--- start of Input ---
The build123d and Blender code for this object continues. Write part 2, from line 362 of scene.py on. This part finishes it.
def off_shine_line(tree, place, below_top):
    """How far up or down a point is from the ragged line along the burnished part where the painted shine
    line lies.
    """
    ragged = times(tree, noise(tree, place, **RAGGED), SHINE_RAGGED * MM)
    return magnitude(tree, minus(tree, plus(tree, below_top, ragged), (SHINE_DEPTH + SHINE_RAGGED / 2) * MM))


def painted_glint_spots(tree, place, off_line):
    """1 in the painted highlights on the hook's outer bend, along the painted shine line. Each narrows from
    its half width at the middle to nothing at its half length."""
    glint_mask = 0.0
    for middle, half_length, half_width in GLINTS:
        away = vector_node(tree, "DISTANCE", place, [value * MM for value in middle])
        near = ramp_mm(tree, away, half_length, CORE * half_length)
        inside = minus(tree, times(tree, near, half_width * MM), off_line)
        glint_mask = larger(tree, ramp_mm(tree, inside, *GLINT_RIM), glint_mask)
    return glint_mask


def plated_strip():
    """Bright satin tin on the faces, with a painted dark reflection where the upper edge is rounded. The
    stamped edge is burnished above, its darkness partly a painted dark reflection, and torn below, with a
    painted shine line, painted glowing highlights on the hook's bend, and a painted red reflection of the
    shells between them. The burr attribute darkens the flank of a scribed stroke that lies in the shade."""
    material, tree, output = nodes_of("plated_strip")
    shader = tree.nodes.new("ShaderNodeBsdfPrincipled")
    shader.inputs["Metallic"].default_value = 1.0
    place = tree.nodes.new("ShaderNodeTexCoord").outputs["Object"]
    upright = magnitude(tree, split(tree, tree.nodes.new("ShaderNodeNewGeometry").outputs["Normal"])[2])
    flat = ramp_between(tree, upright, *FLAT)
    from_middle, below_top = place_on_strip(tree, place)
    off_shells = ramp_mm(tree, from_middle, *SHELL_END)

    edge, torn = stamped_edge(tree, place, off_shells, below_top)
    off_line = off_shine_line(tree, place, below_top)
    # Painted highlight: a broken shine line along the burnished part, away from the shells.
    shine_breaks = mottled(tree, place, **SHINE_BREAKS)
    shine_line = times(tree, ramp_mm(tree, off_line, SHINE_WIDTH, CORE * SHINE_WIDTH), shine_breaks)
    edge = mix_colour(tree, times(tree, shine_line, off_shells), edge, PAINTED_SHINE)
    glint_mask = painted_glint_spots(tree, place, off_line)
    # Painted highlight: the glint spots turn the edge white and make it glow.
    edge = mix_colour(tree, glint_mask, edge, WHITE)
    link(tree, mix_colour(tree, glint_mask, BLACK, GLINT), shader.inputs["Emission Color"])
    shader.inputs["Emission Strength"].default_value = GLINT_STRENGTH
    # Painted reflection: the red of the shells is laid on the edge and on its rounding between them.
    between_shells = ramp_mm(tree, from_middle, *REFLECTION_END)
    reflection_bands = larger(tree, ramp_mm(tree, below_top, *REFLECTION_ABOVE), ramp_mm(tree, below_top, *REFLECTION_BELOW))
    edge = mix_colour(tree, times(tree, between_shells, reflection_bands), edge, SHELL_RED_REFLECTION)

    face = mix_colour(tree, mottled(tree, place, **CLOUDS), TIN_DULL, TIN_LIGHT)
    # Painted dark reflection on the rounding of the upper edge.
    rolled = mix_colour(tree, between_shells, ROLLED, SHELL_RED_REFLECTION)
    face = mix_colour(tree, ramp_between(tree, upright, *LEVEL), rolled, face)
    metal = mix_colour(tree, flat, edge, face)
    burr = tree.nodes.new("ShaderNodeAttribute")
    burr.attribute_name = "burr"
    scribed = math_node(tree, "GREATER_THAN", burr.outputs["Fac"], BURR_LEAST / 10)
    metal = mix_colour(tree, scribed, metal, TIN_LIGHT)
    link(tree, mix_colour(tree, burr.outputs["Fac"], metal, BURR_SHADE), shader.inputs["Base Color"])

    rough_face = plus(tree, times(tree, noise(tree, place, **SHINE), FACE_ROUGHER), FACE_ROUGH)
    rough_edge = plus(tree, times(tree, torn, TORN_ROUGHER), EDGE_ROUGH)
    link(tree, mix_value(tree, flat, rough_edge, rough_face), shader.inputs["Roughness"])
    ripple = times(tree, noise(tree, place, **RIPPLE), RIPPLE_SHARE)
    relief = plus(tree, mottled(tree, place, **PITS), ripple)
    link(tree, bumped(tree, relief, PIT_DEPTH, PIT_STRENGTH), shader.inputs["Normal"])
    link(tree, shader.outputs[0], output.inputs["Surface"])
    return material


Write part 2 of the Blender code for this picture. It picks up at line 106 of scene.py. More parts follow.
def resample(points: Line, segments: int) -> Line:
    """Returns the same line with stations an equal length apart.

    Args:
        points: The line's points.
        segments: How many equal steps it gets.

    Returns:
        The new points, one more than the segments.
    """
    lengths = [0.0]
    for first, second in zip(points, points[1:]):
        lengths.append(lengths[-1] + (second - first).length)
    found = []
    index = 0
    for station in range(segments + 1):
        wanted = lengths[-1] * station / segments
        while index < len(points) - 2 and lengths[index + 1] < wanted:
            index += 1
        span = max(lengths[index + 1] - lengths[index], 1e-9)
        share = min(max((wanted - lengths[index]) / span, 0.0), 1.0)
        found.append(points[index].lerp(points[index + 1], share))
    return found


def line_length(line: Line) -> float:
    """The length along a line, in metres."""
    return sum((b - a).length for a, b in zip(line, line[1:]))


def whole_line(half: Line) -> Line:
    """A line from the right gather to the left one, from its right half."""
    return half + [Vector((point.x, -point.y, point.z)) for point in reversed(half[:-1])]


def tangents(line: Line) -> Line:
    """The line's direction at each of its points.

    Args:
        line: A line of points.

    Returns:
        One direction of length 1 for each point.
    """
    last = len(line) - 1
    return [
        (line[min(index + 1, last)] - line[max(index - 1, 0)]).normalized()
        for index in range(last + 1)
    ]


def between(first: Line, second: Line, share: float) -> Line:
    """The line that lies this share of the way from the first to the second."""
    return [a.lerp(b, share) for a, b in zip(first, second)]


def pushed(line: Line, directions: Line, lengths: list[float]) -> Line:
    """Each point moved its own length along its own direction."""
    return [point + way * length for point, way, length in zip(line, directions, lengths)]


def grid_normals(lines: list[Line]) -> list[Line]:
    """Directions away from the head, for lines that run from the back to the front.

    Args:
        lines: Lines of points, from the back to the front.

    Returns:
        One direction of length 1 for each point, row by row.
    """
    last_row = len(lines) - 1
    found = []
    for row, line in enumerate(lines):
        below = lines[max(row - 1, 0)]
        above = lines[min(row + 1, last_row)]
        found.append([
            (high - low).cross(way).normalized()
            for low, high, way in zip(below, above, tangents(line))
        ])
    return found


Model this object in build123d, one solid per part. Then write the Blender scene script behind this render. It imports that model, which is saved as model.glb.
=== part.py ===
--- end of Input ---
Aim –
Only the lines from the one that contains "Model this object" to the end of the entries above should be given again, exactly and in full.

Full output –
Model this object in build123d, one solid per part. Then write the Blender scene script behind this render. It imports that model, which is saved as model.glb.
=== part.py ===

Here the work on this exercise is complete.